Spain was offline

Date: Thu, 31 Aug 2006 08:50:29 -0400

>From: Joe Abley <jabley@ca.afilias.info>
>Subject: Re: Spain was offline
>

[ SNIP ]

>You seem to be suggesting that ISPs run stealth slaves for these
>kinds of zones. This may have been a useful pointer for ISPs in days
>gone by, but I think today it's impractical advice.

How so? Anyone can get a zone and turn up [a-m] on-net
and outperform (response and uptime) many of the existing
instances of root servers. I'm quite confident it would work
as designed.

Where's Dean Anderson when you need him?

-M<

The root servers are easy; the zone is tiny and the update frequency is miniscule.

We were talking about TLD servers.

Joe

I can't get a TLD zone? But back to the root servers. Are you
agreering with me that if I announce F and I root's netblocks
inside of my own network that everyone would be ok with that?

C'mon Joe, straight answer on that one. :slight_smile:

-M<

I can't get a TLD zone?

*You* can do anything, Marty! You are the man! :slight_smile:

But back to the root servers. Are you
agreering with me that if I announce F and I root's netblocks
inside of my own network that everyone would be ok with that?

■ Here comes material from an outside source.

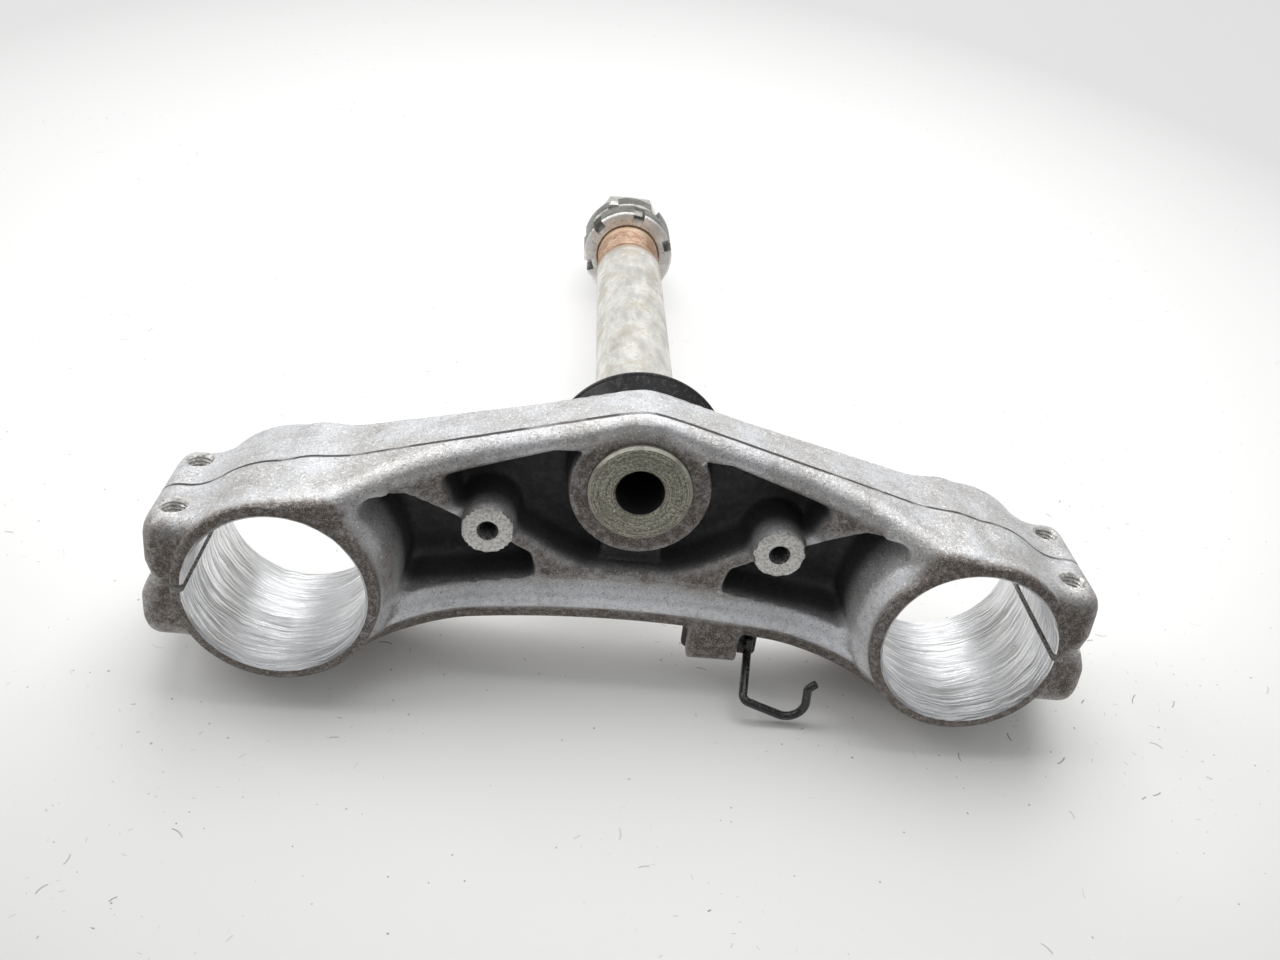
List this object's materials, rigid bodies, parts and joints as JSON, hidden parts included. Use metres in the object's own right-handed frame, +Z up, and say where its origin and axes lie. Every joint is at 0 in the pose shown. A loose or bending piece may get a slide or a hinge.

I'm not involved with policy at ISC or RIPE, but I would expect that if someone hijacked their netblocks they would have something to say about it.

C'mon Joe, straight answer on that one. :slight_smile:

That's as straight as it gets :slight_smile:

Joe

I can't get a TLD zone?

*You* can do anything, Marty! You are the man! :slight_smile:

Well, let's rephrase that. Anyone can't get a TLD zone?
And no, you are the man. :slight_smile:

But back to the root servers. Are you
agreering with me that if I announce F and I root's netblocks
inside of my own network that everyone would be ok with that?

I'm not involved with policy at ISC or RIPE, but I would expect that
if someone hijacked their netblocks they would have something to say
about it.

C'mon Joe, straight answer on that one. :slight_smile:

That's as straight as it gets :slight_smile:

Thanks! Much appreciated.

What could F or I do if an operator were advertising
those blocks internally? Consider them no different than
blackholes. It's the same concept.

The point is that there's little reason to believe that
this couldn't be done by any operator or other entity
(OpenDNS?) technically, legally and legitimately.

[ Note: F and I are just the simple examples. ]

Well, let's rephrase that. Anyone can't get a TLD zone?

While there are many smaller TLD zones that don't get updated very often and which have wide-open AXFR to all and sundry, I'm betting that the majority of zones that people on this list care about either update sufficiently rapidly that zone synchronisation is non-trivial, or have zone transfer restrictions in place, or both.

What could F or I do if an operator were advertising
those blocks internally? Consider them no different than
blackholes. It's the same concept.

If you want an answer worth reading, then ask ISC or RIPE. I'm sure this is something that has occurred to them to think about.

I could pontificate about the freedom of individual operators to do whatever they please versus the wider issue of coherence and consistency in the DNS, but it'd just be so much Friday-afternoon noise.

Joe

Well, let's rephrase that. Anyone can't get a TLD zone?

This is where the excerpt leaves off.